After Blizzard, Snowed-In East Coast Prepares to Dig Out

NEW YORK (AP) —
Pedestrians walk along the center of Central Park West in New York Saturday, Jan. 23, 2016, as a large winter storm enveloped the East Coast. Earlier in the afternoon, all non emergency traffic was banned from New York City streets. (AP Photo/Craig Ruttle)
Pedestrians walk along the center of Central Park West in New York, Jan. 23. (AP Photo/Craig Ruttle)

Millions of Americans were preparing to dig themselves out Sunday after a mammoth blizzard with hurricane-force winds and record-setting snowfall brought much of the East Coast to an icy standstill.

Travel bans barring nonemergency vehicles from the roads of New York City and Baltimore were expected to be lifted by early morning, and mass transit systems that had been partially suspended during the storm were scheduled to run again.

The massive snowstorm brought both the nation’s capital and its largest city to a stop, dumping as much as 3 feet of snow and stranding tens of thousands of travelers. At least 18 deaths were blamed on the weather, resulting from car crashes, shoveling snow and hypothermia.

The snow dropped 26.8 inches in Central Park, the second-most recorded snowfall since 1869. The snowfall narrowly missed tying the previous record of 26.9 inches set in February 2006. The snow finally stopped falling in New York City around 10 p.m. on Motzoei Shabbos, though authorities insisted people stay indoors and off the streets as crews plowed deserted roads and police set up checkpoints to catch violators.

As recently as Friday night, New York officials had expected the storm to top out at 18 inches. The scenario was much the opposite of what unfolded a year ago, when a storm carrying predictions for 18 to 24 inches of snow prompted officials to shut down the subway system completely, but far less than a foot ultimately fell.
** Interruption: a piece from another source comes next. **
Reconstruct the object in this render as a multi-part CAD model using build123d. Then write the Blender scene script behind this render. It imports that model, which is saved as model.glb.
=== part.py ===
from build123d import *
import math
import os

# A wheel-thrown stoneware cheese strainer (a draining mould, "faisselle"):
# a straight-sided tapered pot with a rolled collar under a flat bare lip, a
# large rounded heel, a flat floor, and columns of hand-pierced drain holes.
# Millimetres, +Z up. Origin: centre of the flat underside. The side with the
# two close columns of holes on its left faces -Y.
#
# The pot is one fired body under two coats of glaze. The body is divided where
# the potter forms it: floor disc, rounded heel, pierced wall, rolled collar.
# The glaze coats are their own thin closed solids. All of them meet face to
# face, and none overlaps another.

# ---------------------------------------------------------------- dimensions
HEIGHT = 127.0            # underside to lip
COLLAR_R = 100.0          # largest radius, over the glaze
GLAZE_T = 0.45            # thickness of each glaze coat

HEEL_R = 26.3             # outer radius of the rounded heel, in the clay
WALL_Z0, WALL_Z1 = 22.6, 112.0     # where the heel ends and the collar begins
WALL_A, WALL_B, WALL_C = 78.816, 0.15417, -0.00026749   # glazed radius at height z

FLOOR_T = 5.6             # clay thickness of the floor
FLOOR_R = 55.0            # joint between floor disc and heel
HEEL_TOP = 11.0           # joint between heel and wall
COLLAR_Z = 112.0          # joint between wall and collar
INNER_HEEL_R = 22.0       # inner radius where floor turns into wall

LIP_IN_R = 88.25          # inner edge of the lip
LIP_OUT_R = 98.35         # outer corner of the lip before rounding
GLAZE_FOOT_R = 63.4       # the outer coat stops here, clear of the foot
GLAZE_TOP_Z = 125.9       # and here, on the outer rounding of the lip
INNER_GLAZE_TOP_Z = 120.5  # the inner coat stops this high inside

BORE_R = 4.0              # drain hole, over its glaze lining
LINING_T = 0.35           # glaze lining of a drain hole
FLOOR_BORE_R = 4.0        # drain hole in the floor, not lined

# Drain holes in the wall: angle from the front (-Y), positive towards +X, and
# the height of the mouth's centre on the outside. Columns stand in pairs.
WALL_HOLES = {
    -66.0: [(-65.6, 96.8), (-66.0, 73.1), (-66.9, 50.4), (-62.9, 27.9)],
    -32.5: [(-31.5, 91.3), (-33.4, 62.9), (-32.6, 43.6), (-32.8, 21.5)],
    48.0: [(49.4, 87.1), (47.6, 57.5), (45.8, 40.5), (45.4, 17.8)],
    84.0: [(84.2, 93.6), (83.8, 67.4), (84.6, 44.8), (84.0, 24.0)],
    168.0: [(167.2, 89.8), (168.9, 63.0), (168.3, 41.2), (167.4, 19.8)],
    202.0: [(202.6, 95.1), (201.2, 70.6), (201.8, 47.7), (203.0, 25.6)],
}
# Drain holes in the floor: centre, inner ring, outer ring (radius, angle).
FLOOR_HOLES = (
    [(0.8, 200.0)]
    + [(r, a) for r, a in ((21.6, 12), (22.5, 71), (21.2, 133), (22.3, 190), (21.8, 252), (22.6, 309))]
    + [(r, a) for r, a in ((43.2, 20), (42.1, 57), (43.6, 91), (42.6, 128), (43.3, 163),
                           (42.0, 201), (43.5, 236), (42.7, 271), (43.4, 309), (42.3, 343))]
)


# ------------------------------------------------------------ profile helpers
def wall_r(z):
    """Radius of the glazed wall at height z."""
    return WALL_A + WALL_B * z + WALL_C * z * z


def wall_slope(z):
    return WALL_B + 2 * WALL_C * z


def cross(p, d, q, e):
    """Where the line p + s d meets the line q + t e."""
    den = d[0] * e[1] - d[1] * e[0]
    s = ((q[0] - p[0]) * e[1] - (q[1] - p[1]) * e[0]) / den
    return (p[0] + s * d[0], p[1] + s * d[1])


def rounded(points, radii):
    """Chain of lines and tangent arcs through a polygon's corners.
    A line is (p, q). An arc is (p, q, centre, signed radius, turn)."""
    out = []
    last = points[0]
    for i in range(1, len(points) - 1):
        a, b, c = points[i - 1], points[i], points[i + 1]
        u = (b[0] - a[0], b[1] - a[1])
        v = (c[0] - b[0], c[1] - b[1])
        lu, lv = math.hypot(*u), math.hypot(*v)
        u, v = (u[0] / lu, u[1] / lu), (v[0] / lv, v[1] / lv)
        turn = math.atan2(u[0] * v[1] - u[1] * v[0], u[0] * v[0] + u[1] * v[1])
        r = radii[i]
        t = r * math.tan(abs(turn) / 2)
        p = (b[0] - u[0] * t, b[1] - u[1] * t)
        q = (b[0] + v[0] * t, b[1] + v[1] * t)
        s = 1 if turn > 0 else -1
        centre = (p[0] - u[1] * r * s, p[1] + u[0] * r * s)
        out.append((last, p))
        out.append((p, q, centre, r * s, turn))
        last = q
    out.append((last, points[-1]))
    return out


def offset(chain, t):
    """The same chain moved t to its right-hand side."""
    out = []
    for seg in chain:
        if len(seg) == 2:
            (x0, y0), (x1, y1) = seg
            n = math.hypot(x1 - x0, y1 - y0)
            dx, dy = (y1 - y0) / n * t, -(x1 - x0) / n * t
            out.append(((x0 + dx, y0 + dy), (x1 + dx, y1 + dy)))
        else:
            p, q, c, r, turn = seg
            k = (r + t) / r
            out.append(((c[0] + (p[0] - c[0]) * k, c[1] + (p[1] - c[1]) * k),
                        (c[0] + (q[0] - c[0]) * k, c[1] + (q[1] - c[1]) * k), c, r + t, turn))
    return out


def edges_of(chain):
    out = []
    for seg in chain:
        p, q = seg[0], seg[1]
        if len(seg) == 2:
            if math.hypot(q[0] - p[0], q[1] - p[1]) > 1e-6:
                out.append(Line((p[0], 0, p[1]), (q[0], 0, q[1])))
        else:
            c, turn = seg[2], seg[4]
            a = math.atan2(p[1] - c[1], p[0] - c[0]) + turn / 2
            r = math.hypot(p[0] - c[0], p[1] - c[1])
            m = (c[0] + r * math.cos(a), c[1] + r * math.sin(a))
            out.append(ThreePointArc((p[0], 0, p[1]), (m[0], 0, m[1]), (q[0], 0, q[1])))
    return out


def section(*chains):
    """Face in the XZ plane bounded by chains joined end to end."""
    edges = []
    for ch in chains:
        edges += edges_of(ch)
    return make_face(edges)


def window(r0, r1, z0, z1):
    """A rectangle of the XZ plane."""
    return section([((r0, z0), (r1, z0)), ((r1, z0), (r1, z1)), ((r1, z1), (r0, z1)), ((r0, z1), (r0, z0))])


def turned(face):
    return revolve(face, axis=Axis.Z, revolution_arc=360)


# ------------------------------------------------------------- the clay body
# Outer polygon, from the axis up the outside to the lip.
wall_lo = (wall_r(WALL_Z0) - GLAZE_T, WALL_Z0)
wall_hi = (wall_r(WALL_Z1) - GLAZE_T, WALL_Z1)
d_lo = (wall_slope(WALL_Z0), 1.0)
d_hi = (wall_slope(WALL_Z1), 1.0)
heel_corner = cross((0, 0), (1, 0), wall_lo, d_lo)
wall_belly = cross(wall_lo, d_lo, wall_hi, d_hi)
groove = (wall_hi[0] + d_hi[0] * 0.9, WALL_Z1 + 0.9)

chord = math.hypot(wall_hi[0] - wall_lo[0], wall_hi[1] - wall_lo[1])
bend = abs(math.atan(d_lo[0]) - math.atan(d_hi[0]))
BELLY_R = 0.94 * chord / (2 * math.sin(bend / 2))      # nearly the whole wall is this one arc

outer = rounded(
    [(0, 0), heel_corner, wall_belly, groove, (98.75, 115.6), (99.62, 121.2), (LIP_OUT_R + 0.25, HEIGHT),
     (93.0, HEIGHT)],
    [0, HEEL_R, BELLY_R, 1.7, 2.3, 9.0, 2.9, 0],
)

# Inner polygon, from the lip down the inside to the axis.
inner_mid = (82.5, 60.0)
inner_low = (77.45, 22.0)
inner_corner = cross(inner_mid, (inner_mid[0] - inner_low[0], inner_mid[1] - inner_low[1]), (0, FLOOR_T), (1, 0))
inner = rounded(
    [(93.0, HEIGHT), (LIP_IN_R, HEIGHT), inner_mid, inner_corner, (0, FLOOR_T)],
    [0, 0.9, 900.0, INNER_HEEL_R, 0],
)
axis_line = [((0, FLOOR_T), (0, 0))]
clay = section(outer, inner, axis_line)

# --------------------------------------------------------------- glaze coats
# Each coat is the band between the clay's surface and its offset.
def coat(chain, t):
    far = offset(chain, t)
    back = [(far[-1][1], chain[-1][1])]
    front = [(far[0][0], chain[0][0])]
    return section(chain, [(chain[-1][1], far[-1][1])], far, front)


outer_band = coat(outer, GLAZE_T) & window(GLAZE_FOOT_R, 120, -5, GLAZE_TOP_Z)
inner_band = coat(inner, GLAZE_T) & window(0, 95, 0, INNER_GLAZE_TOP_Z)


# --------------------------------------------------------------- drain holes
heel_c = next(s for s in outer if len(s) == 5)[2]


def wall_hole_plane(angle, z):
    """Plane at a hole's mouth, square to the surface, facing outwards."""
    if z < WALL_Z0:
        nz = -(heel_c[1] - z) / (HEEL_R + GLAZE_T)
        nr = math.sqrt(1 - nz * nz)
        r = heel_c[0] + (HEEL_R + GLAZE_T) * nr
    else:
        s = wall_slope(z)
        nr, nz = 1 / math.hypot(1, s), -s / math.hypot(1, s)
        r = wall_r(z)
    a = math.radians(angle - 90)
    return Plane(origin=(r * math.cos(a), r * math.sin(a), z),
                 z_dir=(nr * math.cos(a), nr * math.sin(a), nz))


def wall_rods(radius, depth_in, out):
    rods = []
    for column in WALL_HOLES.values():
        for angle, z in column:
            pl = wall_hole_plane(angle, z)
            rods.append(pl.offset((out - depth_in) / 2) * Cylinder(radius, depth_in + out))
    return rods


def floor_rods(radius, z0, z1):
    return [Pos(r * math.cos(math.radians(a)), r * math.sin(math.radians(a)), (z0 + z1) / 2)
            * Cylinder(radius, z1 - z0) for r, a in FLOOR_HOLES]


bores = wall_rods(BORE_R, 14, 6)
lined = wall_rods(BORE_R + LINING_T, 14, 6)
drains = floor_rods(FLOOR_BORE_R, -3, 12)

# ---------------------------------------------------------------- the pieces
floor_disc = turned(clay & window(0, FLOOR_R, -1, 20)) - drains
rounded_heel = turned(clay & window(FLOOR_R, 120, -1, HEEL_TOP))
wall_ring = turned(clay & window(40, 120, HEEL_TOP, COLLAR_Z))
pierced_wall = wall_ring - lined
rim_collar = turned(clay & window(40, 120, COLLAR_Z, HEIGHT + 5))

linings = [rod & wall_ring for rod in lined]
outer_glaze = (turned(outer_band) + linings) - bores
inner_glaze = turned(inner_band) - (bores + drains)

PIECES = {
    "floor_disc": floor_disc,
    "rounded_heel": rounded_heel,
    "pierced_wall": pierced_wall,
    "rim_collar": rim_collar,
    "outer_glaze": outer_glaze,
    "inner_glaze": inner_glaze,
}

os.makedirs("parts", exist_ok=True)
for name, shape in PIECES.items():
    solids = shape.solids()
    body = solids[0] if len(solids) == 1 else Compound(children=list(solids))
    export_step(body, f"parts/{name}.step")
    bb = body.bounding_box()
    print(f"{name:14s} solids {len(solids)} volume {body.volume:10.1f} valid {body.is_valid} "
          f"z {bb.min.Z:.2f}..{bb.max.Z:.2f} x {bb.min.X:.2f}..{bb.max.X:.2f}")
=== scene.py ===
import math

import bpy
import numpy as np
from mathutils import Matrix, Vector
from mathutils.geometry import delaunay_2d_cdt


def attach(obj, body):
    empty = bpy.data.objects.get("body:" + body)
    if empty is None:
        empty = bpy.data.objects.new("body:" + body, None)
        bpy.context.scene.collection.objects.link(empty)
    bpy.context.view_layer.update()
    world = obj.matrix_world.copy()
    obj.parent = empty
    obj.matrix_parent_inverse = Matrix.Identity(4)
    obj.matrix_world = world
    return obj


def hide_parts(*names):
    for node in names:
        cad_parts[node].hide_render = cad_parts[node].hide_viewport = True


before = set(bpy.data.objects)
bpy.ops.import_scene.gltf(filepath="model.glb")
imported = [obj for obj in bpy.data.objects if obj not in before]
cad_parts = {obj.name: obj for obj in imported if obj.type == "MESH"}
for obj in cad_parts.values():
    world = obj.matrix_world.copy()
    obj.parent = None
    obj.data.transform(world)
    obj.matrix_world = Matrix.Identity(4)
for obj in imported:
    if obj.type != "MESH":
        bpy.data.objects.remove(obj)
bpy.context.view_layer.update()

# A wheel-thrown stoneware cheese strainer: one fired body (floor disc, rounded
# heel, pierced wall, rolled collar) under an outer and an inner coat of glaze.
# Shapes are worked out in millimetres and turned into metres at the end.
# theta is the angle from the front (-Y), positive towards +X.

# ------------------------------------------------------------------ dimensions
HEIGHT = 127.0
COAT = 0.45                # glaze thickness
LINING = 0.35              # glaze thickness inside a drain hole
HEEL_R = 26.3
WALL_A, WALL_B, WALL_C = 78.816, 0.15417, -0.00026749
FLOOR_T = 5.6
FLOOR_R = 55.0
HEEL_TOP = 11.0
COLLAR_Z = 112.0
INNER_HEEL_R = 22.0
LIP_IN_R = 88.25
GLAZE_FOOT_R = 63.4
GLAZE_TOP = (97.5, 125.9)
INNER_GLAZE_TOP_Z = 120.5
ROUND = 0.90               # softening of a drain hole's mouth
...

The storm dropped snow from the Gulf Coast to New England, with areas of Washington surpassing 30 inches. The heaviest unofficial report was in a rural area of West Virginia, not far from Harpers Ferry, with 40 inches.

“This is kind of a top-10 snowstorm,” said weather service winter storm expert Paul Kocin, who co-wrote a two-volume textbook on blizzards.

In Washington, monuments that would typically be busy with tourists stood vacant. All mass transit in the capital was to be shut down through Sunday.

The usually bustling New York City looked more like a ghost town. The normally busy streets around Rockefeller Center, Penn Station and other landmarks were mostly empty. Those who did venture out walked down the middle of snow-covered streets to avoid even deeper drifts on the sidewalks.

Throughout the region, drivers skidded off snowy, icy roads in accidents that killed several people Friday and Saturday. Those killed included a 4-year-old boy in North Carolina; a Kentucky transportation worker who was plowing highways; and a woman whose car plunged down a 300-foot embankment in Tennessee. Three people died while shoveling snow in Queens and Staten Island.

An Ohio teenager sledding behind an all-terrain vehicle was hit by a truck and killed, and two people died of hypothermia in southwest Virginia. In North Carolina, a man whose car had veered off an ice-covered road was arrested on charges of killing a motorist who stopped to help.

In Kentucky, Pennsylvania and West Virginia, drivers were marooned for hours on snow-choked highways.

The snow was whipped into a maelstrom by winds that reached 75 mph at Dewey Beach, Delaware, and Langley Air Force Base, Virginia, the weather service said. From Virginia to New York, sustained winds topped 30 mph and gusted to around 50 mph. And if that weren’t enough, the storm also had bursts of thunder and lightning.

Stranded travelers included Defense Secretary Ash Carter, whose high-tech aircraft, the Doomsday Plane, couldn’t land at Andrews Air Force Base in Maryland after returning from Europe. Carter was rerouted to Tampa, Florida.